A world where Habermas’ ideal speech hardly exists but which is increasingly governed by algorithms is the world of corporate management. Overall, one might say that the level of algorithmic management differs from company to company, perhaps with bottle-peeing Amazon on the “full-scale” end of the spectrum.
The Society of Automotive Engineers has introduced a useful categorisation of algorithmic management (AlgoM). They note six levels:
While it might be hard to predict where management is going even in the near future, one might like to argue that management’s self-interest is not to move to level 6 of full AlgoM. This might render a large section – or even management as such – obsolete.
On the other hand, corporate accounting demands greatest profits with the least people, so revenue goes up. Hence, Musk fired 5,000 Twitter workers very recently.

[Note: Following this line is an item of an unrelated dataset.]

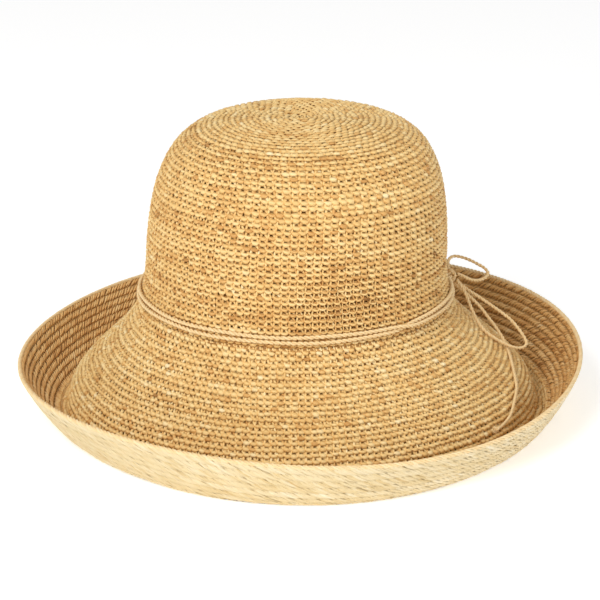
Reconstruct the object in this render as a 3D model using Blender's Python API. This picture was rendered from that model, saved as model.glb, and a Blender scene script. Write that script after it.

And for that, top management might replace middle management and workers by moving towards full AlgoM. At this level, algorithms define virtually all performance, evaluation, and control functions “without” the involvement of real managers.
Whether in management as AlgoM, at the police, or in corporations such as Amazon, algorithms offer a radically new and very different way of knowing, understanding, shaping, and manipulating the world and – worse – the individual.
Algorithms have the power to change the very foundations of what it means to know, to understand, and to reach decisions. Yet, it remains imperative that these algorithms and the purpose-built knowledge they create are not solely understood in mathematical, engineering, and technical terms. As opinions are placed in mathematical formulas, algorithms increasingly underwrite many operations in business and in society.
Algorithms provide a very different conception of what it means to be human. Algorithms break the human-knowledge link as they seek – and, in fact, do – create knowledge that is gradually disconnected from subjective individuals.
As a consequence of all this, algorithms need to be understood not just as one of the most recent, but also as perhaps the most severe threat to human life as we know it.